What to work on:
Go through the listing and write out all of it exactly.

Data extract:

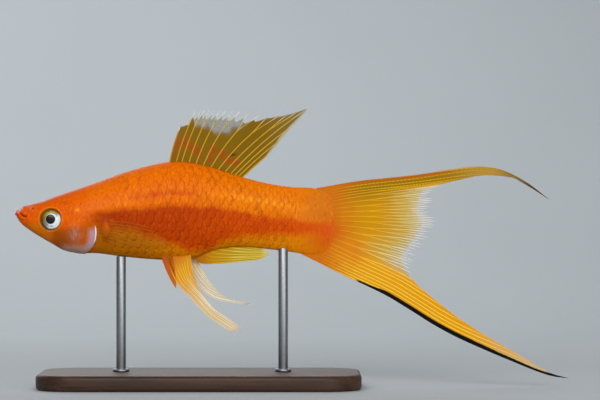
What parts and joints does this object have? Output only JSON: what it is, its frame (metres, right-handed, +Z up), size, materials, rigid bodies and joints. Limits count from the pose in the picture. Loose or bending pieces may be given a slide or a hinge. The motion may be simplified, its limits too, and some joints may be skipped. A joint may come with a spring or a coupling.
{
  "type": "swordtail fish model",
  "caption": "Still life-size model of a male orange swordtail with a tall dorsal fin, a long lower tail sword, trailing pelvic fins and a gonopodium, held by rods on a flat display stand",
  "frame": {"origin": "middle of the underside of the stand base, on the floor", "axes": "+Z up; the fish looks along -X, its tail fin runs along +X, and its left flank faces -Y"},
  "size_m": [0.1275, 0.036, 0.0644],
  "materials": {
    "flesh": "satin orange skin",
    "cheek": "satin orange skin, silvery on the gill cover",
    "eye": "glossy, silver iris round a black pupil",
    "amber_fin": "thin amber membrane with pale rays",
    "gold_fin": "golden membrane with a black lower margin",
    "clear_fin": "nearly clear membrane with fine rays",
    "stand_wood": "dark satin wood",
    "stand_rod": "brushed steel"
  },
  "bodies": {
    "root": {"head": "cheek", "trunk": "flesh", "tail_stalk": "flesh", "eye_left": "eye", "eye_right": "eye", "pectoral_fin_left": "clear_fin", "pectoral_fin_right": "clear_fin", "pelvic_fin_left": "amber_fin", "pelvic_fin_right": "amber_fin", "dorsal_fin": "amber_fin", "tail_fin_streamer": "amber_fin", "tail_fin_fan": "amber_fin", "tail_fin_sword": "gold_fin", "gonopodium": "amber_fin", "stand_base": "stand_wood", "stand_rod_front": "stand_rod", "stand_rod_rear": "stand_rod"}
  },
  "joints": []
}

Written solution:
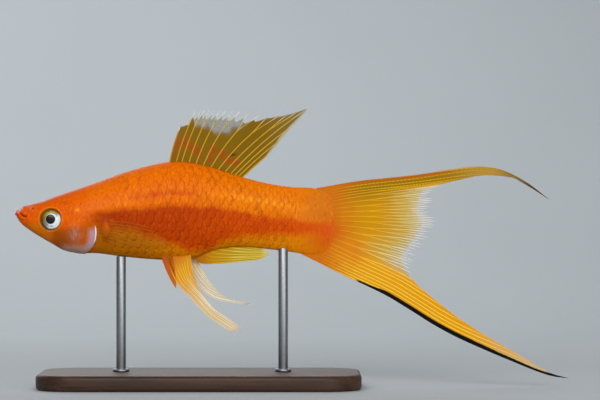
What parts and joints does this object have? Output only JSON: what it is, its frame (metres, right-handed, +Z up), size, materials, rigid bodies and joints. Limits count from the pose in the picture. Loose or bending pieces may be given a slide or a hinge. The motion may be simplified, its limits too, and some joints may be skipped. A joint may come with a spring or a coupling.
{
  "type": "swordtail fish model",
  "caption": "Still life-size model of a male orange swordtail with a tall dorsal fin, a long lower tail sword, trailing pelvic fins and a gonopodium, held by rods on a flat display stand",
  "frame": {"origin": "middle of the underside of the stand base, on the floor", "axes": "+Z up; the fish looks along -X, its tail fin runs along +X, and its left flank faces -Y"},
  "size_m": [0.1275, 0.036, 0.0644],
  "materials": {
    "flesh": "satin orange skin",
    "cheek": "satin orange skin, silvery on the gill cover",
    "eye": "glossy, silver iris round a black pupil",
    "amber_fin": "thin amber membrane with pale rays",
    "gold_fin": "golden membrane with a black lower margin",
    "clear_fin": "nearly clear membrane with fine rays",
    "stand_wood": "dark satin wood",
    "stand_rod": "brushed steel"
  },
  "bodies": {
    "root": {"head": "cheek", "trunk": "flesh", "tail_stalk": "flesh", "eye_left": "eye", "eye_right": "eye", "pectoral_fin_left": "clear_fin", "pectoral_fin_right": "clear_fin", "pelvic_fin_left": "amber_fin", "pelvic_fin_right": "amber_fin", "dorsal_fin": "amber_fin", "tail_fin_streamer": "amber_fin", "tail_fin_fan": "amber_fin", "tail_fin_sword": "gold_fin", "gonopodium": "amber_fin", "stand_base": "stand_wood", "stand_rod_front": "stand_rod", "stand_rod_rear": "stand_rod"}
  },
  "joints": []
}